Long Beach mailman Juan Barrios shows a photo of himself after he was attacked by three Australian Shepherds over a decade ago. He keeps it in his satchel as a reminder to himself and others. Photos by Stephanie Rivera.
Long Beach made the U.S. Postal Service’s (USPS) top 30 list for cities with the most dog attacks on mail carriers in 2015, the government agency announced last week.
The city tied with Detroit, Michigan for 15th place, with 32 dog attacks last year, according to a release. In 2014, there were 27 dog attacks in Long Beach.
USPS officials announced their annual dog attack rankings by city during a news conference in Houston—where postal employees suffered 77 dog attacks last year, placing the city at the top of the USPS's list.
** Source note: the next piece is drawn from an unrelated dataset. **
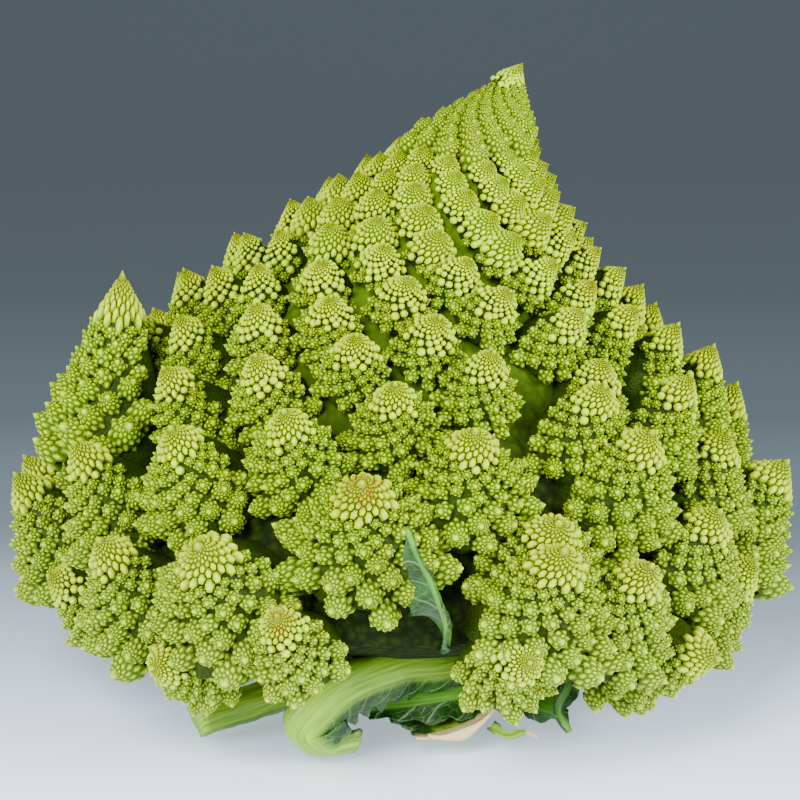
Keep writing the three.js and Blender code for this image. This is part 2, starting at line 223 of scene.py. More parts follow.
def lean_angle(z):
    return math.atan2(lean_at(z + 1) - lean_at(z - 1), 2)


def floret_width(s):
    return min(GROWTH * s, LARGEST_FLORET)


def floret_distances():
    """Distance down the flank of every floret: each takes up its own area of the dome."""
    distances = []
    s = FIRST_FLORET
    while s < LAST_FLORET:
        distances.append(s)
        s += PACKING * floret_width(s) ** 2 / (2 * math.pi * flank_point(s)[0])
    return distances


DISTANCES = floret_distances()


def floret_tilt(s):
    edge = min(max((s - LOWER_EDGE) / EDGE_LENGTH, 0), 1)
    return UPPER_TILT + FLANK_TILT * (s / LOWER_EDGE) ** 3 + EDGE_TILT * edge * edge * (3 - 2 * edge)


def tipped(v, angle):
    """A vector turned about +Y, the way the head leans."""
    c, s = math.cos(angle), math.sin(angle)
    return Vector((v.x * c + v.z * s, v.y, v.z * c - v.x * s))


def floret(index):
    """One floret's tip, root, axis and width, in metres."""
    change = OUT_OF_LINE.get(index, {})
    draw = random.Random(SEED + index)
    phase = draw.uniform(0, 2 * math.pi)
    s = DISTANCES[index] + change.get("slide", 0)
    width = floret_width(s)
    s += draw.uniform(-0.05, 0.05) * width
    r, z = flank_point(s)
    shift = draw.uniform(-1.0, 1.0) * STRAY_TURN * min(1.0, width / SMALL)
    turn = math.radians(FIRST_TURN + index * GOLDEN_ANGLE + change.get("turn", 0) + shift)
    outward = Vector((math.sin(turn), -math.cos(turn), 0))
    outwards = YOUNG_TILT * min(1.0, max(0.0, (LARGE + 6 - width) / 10))
    tilt = change.get("tilt", floret_tilt(s) + outwards) + draw.uniform(-STRAY_TILT, STRAY_TILT)
    tilt = math.radians(tilt)
    axis = tipped(outward * math.sin(tilt) + Vector((0, 0, math.cos(tilt))), lean_angle(z))
    centre = outward * r + Vector((lean_at(z), 0, z))
    sink = BUD_SINK + (FLORET_SINK - BUD_SINK) * min(1.0, width / LARGE)
    tip = centre + axis * (FLORET_REACH * width + change.get("reach", 0))
    root = centre - axis * sink * width
    across = axis.cross(outward).normalized()
    down = across.cross(axis).normalized()
    return {
        "tip": MIDDLE_OF_HEAD + tip * MM,
        "axis": axis,
        "across": across,
        "down": down,
        "start": down * math.cos(phase) + across * math.sin(phase),
        "phase": phase,
        "width": width * MM,
        "thick": width * SWOLLEN.get(index, 1.0) * STUNTED.get(index, 1.0) * draw.uniform(0.96, 1.06) * MM,
        "length": (tip - root).length * DEEPER * STUNTED.get(index, 1.0) * MM,
        "brown": float(index in BROWNED),
        "turn": math.degrees(turn) % 360,
    }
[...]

Rounding out the top five cities were San Diego and Cleveland Ohio tied for second place with 58 dog attacks, Chicago, Illinois and Dallas, Texas tied for third place with 57, Los Angeles at fourth place with 56 dog attacks, and Louisville, Kentucky at fifth place with 51 dog attacks. For a full list of the 51 cities listed in the rankings, click here.
“Dogs are protective in nature and may view our letter carriers handing mail to their owner as a threat,” said USPS Safety Director Linda DeCarlo at the news conference.
A total of 6,549 employees throughout the country were attacked last year, officials stated.
Long Beach mailman Juan Barrios encounters a loose dog along his route last summer.
During the news conference—which also served to launch National Dog Bite Prevention Week, running May 15-21—DeCarlo unveiled two new safety measures to alert mail carriers of canines on their delivery routes.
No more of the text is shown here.